Why was Goa left un-colonized?

  • No immediate war: Then PM Nehru felt that if he launched a military operation (like in Hyderabad) to oust the colonial rulers, will hamper his image as a global leader of peace.
  • The trauma of Partition: The trauma of Partition coupled with the war with Pakistan, kept the Government of India from opening another front.
  • Internationalization of the issue: This might have led the international community to get involved.
  • No demand from within: It was Gandhi’s opinion that a lot of groundwork was still needed to raise the consciousness of the people, and the diverse political voices emerging within be brought under a common umbrella.

Nehruvian dilemma

  • India’s global image: Nehru was trying to shape India’s position in the comity of nations.
  • Trying peaceful options: He was trying to exhaust all options available to him given the circumstances that India was emerging from.
  • Portuguese obsession: Portugal had changed its constitution in 1951 to claim Goa not as a colonial possession, but as an overseas province.
  • Portugal in NATO: The move was apparently aimed at making Goa a part of the newly formed North Atlantic Treaty Organisation (NATO) military alliance.
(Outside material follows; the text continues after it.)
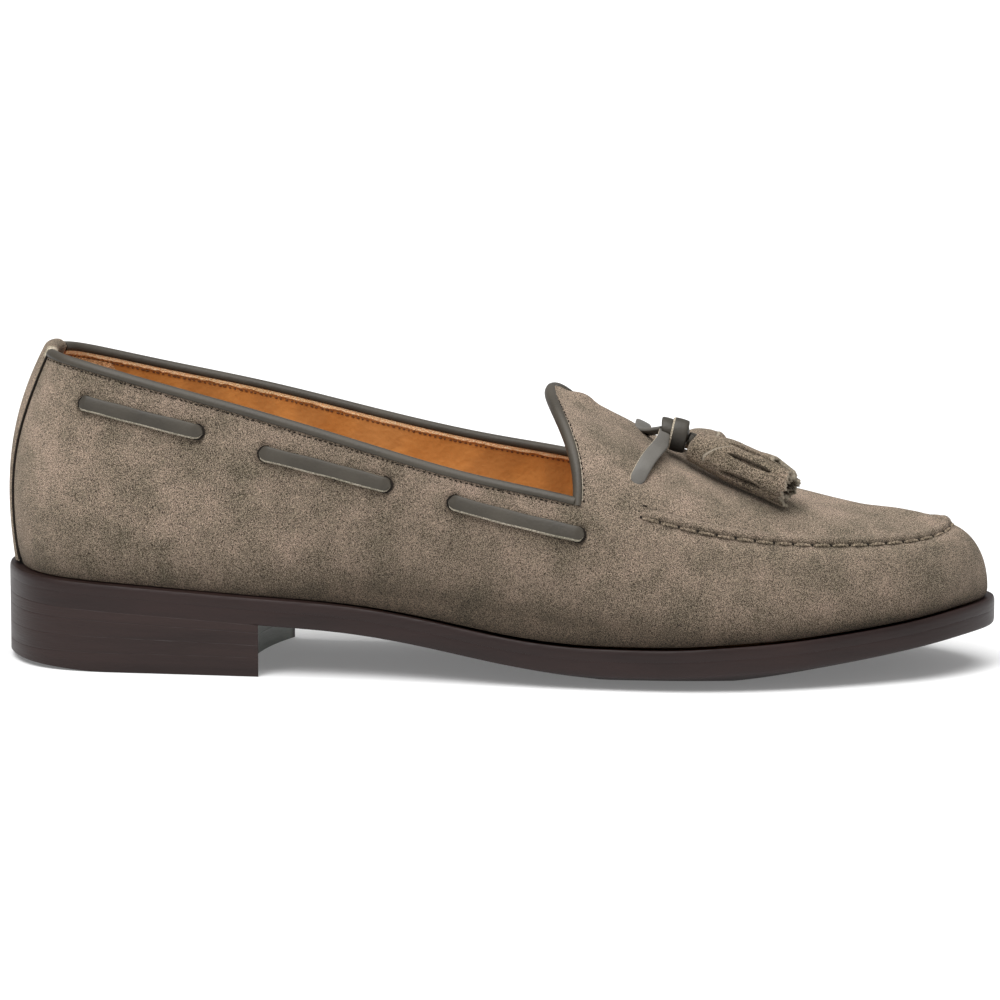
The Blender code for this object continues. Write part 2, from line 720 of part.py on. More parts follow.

Hence the collective security clause of the treaty would be triggered.
  • Weak indigenous push: Nehru saw it prudent to pursue bilateral diplomatic measures with Portugal to negotiate a peaceful transfer while, at the same time, a more ‘overt’ indigenous push for liberation.

The debate in 2022

  • Politics needs to be charitable to history, because at some point it would be put to the same scrutiny and judgment as it becomes history itself.
  • Goa has seen 60 years of eventful liberation and successful amalgamation in the Indian Union.
  • It is more important for it to look ahead to its future than to rapidly receding, increasingly dim images in the rear-view mirror.